Drivers will get ‘automated’ speeding tickets at two dangerous Kelowna intersections

KELOWNA – While the province isn’t using the term photo radar, it is planning to use existing red light cameras to issue speeding tickets at what it calls the highest-risk intersections in B.C.

Thirty-five intersections are being targeted in B.C. with only two in the Interior.
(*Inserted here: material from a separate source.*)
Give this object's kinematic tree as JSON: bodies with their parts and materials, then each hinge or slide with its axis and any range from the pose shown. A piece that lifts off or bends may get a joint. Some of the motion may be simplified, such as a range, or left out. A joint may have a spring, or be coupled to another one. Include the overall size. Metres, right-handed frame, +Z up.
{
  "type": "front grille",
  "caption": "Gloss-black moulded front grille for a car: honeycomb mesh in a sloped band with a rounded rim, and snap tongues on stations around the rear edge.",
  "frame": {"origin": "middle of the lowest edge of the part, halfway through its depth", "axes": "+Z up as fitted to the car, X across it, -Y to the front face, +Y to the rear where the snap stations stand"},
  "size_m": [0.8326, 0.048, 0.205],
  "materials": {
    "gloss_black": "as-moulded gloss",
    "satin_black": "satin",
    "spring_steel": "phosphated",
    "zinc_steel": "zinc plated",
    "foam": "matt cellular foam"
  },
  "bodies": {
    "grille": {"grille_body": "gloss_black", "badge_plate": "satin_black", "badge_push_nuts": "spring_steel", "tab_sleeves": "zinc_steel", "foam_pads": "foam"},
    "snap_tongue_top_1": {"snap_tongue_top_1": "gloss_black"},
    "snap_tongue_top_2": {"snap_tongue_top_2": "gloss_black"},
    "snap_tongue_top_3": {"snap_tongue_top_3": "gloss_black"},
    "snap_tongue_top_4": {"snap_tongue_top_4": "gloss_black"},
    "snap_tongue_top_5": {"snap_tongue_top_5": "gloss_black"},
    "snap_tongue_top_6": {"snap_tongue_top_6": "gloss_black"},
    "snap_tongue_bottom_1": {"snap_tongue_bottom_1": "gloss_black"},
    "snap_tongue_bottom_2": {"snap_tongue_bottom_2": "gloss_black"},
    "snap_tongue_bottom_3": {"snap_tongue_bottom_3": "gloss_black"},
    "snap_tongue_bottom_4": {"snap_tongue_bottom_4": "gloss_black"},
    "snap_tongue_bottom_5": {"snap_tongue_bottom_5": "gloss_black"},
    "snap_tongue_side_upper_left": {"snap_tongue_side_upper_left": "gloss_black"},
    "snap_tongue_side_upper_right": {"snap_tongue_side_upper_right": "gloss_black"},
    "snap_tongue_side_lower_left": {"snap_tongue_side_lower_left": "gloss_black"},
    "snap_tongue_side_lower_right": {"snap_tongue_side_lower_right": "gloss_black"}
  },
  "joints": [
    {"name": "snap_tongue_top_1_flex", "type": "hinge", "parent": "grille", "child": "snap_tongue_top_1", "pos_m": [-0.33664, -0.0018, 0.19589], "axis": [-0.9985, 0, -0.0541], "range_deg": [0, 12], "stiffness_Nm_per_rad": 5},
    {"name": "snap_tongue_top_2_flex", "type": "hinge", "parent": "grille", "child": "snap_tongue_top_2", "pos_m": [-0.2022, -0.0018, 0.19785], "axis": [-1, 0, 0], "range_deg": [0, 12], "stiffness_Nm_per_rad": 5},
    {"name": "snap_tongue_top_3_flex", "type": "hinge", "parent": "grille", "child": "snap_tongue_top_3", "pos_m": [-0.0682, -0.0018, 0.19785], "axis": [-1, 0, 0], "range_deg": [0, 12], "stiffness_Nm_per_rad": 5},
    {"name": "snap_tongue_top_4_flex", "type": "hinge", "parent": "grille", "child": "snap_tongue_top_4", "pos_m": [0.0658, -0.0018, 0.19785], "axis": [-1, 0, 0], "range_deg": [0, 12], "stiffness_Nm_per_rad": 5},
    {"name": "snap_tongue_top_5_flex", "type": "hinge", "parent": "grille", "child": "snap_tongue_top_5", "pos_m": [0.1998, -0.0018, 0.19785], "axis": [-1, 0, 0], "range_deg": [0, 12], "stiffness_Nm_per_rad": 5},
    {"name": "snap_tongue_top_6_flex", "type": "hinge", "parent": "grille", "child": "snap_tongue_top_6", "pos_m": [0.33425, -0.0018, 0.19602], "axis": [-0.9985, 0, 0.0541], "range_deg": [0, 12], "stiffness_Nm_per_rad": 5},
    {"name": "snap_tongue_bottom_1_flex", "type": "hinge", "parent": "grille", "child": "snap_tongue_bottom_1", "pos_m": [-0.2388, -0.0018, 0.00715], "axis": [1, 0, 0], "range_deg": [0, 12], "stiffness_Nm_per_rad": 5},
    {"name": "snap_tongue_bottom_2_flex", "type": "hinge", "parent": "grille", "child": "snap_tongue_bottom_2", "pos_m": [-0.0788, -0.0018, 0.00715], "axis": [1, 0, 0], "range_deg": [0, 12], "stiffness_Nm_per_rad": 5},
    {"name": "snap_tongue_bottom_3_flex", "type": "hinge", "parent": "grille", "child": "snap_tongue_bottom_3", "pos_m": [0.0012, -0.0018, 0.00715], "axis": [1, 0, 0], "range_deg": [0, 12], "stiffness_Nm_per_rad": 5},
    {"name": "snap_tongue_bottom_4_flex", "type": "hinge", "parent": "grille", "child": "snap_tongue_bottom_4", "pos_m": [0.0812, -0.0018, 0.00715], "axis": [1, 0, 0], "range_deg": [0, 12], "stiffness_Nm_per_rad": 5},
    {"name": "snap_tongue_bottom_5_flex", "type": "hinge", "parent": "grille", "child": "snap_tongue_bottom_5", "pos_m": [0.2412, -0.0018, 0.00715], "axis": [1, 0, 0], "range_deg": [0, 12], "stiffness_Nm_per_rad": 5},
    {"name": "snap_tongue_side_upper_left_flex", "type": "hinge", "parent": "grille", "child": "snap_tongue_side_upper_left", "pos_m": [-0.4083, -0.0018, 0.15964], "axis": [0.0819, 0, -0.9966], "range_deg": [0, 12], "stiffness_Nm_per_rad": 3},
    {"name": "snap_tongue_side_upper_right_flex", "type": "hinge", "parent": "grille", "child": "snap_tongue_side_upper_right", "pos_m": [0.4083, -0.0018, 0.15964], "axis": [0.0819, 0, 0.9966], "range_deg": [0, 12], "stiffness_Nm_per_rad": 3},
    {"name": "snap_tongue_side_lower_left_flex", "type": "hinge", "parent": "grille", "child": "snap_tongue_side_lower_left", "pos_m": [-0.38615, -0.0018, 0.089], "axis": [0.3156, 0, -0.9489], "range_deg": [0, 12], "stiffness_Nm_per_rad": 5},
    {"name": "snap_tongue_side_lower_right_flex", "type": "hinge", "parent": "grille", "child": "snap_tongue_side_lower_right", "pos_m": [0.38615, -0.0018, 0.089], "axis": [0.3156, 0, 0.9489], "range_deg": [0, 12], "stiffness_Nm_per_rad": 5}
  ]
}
They are both in Kelowna at Harvey Avenue and Cooper Road, and at Highway 97 and Banks Road.

"The previous government only saw fit to activate each safety camera for up to six hours a day and to target only red-light runners," Mike Farnworth, Minister of Public Safety and Solicitor General, said in a news release.
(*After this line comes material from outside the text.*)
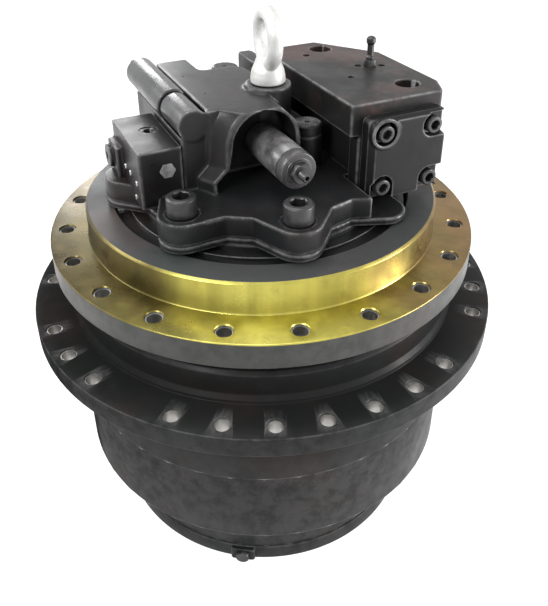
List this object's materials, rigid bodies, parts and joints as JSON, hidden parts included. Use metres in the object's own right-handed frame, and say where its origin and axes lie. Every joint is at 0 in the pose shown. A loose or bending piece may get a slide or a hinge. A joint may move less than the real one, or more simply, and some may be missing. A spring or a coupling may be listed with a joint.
{
  "type": "excavator final drive",
  "caption": "Crawler travel drive with a planetary hub, a sprocket flange, a gold mounting flange, a piston motor under valve castings, and a lifting eye.",
  "frame": {"origin": "middle of the end cover's resting face, on the axis of the drive", "axes": "+Z runs along the axis of the drive, from the end cover up to the motor and its lifting eye; -Y points at the picture's camera and +X to its right"},
  "size_m": [0.54, 0.54, 0.6113],
  "materials": {
    "black_paint": "gloss black paint over cast iron",
    "gold_finish": "machined, yellow zinc passivated",
    "dark_steel": "black oxide",
    "bright_steel": "ground",
    "gear_steel": "case hardened and ground",
    "bronze": "lapped bearing bronze",
    "friction_lining": "sintered friction lining",
    "white_zinc": "bright zinc plated forging"
  },
  "bodies": {
    "motor": {"motor_case": "black_paint", "rear_cover": "black_paint", "brake_valve_block": "black_paint", "counterbalance_block": "black_paint", "spool_cap": "black_paint", "speed_valve_housing": "black_paint", "relief_valve_1": "black_paint", "relief_valve_2": "black_paint", "port_plug": "black_paint", "spindle_flange": "gold_finish", "cap_screw_1": "dark_steel", "cap_screw_2": "dark_steel", "cap_screw_3": "dark_steel", "cap_screw_4": "dark_steel", "cover_bolt_1": "dark_steel", "cover_bolt_2": "dark_steel", "cover_bolt_3": "dark_steel", "cover_bolt_4": "dark_steel", "relief_adjuster_1": "dark_steel", "relief_adjuster_2": "dark_steel", "speed_valve_plug": "dark_steel", "spool_plug": "dark_steel", "bleed_nipple": "dark_steel", "bearing_nut": "dark_steel", "carrier_2": "dark_steel", "brake_steel_plate": "bright_steel", "upper_bearing_cone": "gear_steel", "lower_bearing_cone": "gear_steel", "case_seal_ring": "gear_steel", "shaft_front_bearing": "gear_steel", "shaft_rear_bearing": "gear_steel", "swash_plate": "gear_steel", "valve_plate": "bronze", "eye_bolt": "white_zinc"},
    "hub": {"sprocket_hub": "black_paint", "upper_bearing_cup": "gear_steel", "lower_bearing_cup": "gear_steel", "hub_seal_ring": "gear_steel", "ring_gear_1": "black_paint", "ring_gear_2": "black_paint", "end_cover": "black_paint", "oil_plug": "dark_steel", "thrust_pad": "bronze"},
    "rotor": {"drive_shaft": "bright_steel", "sun_gear_1": "gear_steel", "cylinder_block": "gear_steel", "piston_group": "bright_steel", "brake_friction_disc": "friction_lining"},
    "first_carrier": {"carrier_1": "dark_steel", "sun_gear_2": "gear_steel"},
    "brake_piston": {"brake_piston": "bright_steel", "brake_spring": "dark_steel"},
    "counterbalance_spool": {"counterbalance_spool": "bright_steel"},
    "speed_spool": {"speed_spool": "bright_steel"},
    "planet_1_1": {"planet_1_1": "gear_steel"},
    "planet_1_2": {"planet_1_2": "gear_steel"},
    "planet_1_3": {"planet_1_3": "gear_steel"},
    "planet_2_1": {"planet_2_1": "gear_steel"},
    "planet_2_2": {"planet_2_2": "gear_steel"},
    "planet_2_3": {"planet_2_3": "gear_steel"}
  },
  "joints": [
    {"name": "hub_spin", "type": "hinge", "parent": "motor", "child": "hub", "pos_m": [0, 0, 0.25], "axis": [0, 0, 1], "continuous": true},
    {"name": "rotor_spin", "type": "hinge", "parent": "motor", "child": "rotor", "pos_m": [0, 0, 0.35], "axis": [0, 0, 1], "continuous": true},
    {"name": "first_carrier_spin", "type": "hinge", "parent": "motor", "child": "first_carrier", "pos_m": [0, 0, 0.09], "axis": [0, 0, 1], "continuous": true},
    {"name": "planet_1_1_spin", "type": "hinge", "parent": "first_carrier", "child": "planet_1_1", "pos_m": [0, 0.099, 0.055], "axis": [0, 0, 1], "continuous": true},
    {"name": "planet_1_2_spin", "type": "hinge", "parent": "first_carrier", "child": "planet_1_2", "pos_m": [-0.08574, -0.0495, 0.055], "axis": [0, 0, 1], "continuous": true},
    {"name": "planet_1_3_spin", "type": "hinge", "parent": "first_carrier", "child": "planet_1_3", "pos_m": [0.08574, -0.0495, 0.055], "axis": [0, 0, 1], "continuous": true},
    {"name": "planet_2_1_spin", "type": "hinge", "parent": "motor", "child": "planet_2_1", "pos_m": [0, 0.117, 0.139], "axis": [0, 0, 1], "continuous": true},
    {"name": "planet_2_2_spin", "type": "hinge", "parent": "motor", "child": "planet_2_2", "pos_m": [-0.10132, -0.0585, 0.139], "axis": [0, 0, 1], "continuous": true},
    {"name": "planet_2_3_spin", "type": "hinge", "parent": "motor", "child": "planet_2_3", "pos_m": [0.10132, -0.0585, 0.139], "axis": [0, 0, 1], "continuous": true},
    {"name": "brake_release", "type": "slide", "parent": "motor", "child": "brake_piston", "axis": [0, 0, 1], "range_m": [0, 0.0025]},
    {"name": "counterbalance_shift", "type": "slide", "parent": "motor", "child": "counterbalance_spool", "axis": [-0.4067, 0.9135, 0], "range_m": [-0.008, 0.008]},
    {"name": "speed_shift", "type": "slide", "parent": "motor", "child": "speed_spool", "axis": [-0.4067, 0.9135, 0], "range_m": [0, 0.008]}
  ],
  "couplings": [
    {"joint": "rotor_spin", "follows": "hub_spin", "ratio": -22.04},
    {"joint": "first_carrier_spin", "follows": "hub_spin", "ratio": -3.8},
    {"joint": "planet_1_1_spin", "follows": "hub_spin", "ratio": 13.029},
    {"joint": "planet_1_2_spin", "follows": "hub_spin", "ratio": 13.029},
    {"joint": "planet_1_3_spin", "follows": "hub_spin", "ratio": 13.029},
    {"joint": "planet_2_1_spin", "follows": "hub_spin", "ratio": 2.7143},
    {"joint": "planet_2_2_spin", "follows": "hub_spin", "ratio": 2.7143},
    {"joint": "planet_2_3_spin", "follows": "hub_spin", "ratio": 2.7143}
  ]
}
"We moved quickly to fully activate the red light cameras, and now we're adding speed enforcement – because it works, and because we want people who travel through these busy intersections to get where they're going safely," he said.

In all, the province studied 190 intersections in B.C. and selected 35 it believed could benefit from the new automated speeding ticket system.

The ticketing will start this summer.

The province doesn't say what speeds will trigger the tickets, but does say between 2012 and 2016 an average of 10,500 vehicles a year were speeding at least 30 kilometres per hour over the speed limit through intersections with red light cameras.

Speeding tickets will go to the registered owners of the vehicles.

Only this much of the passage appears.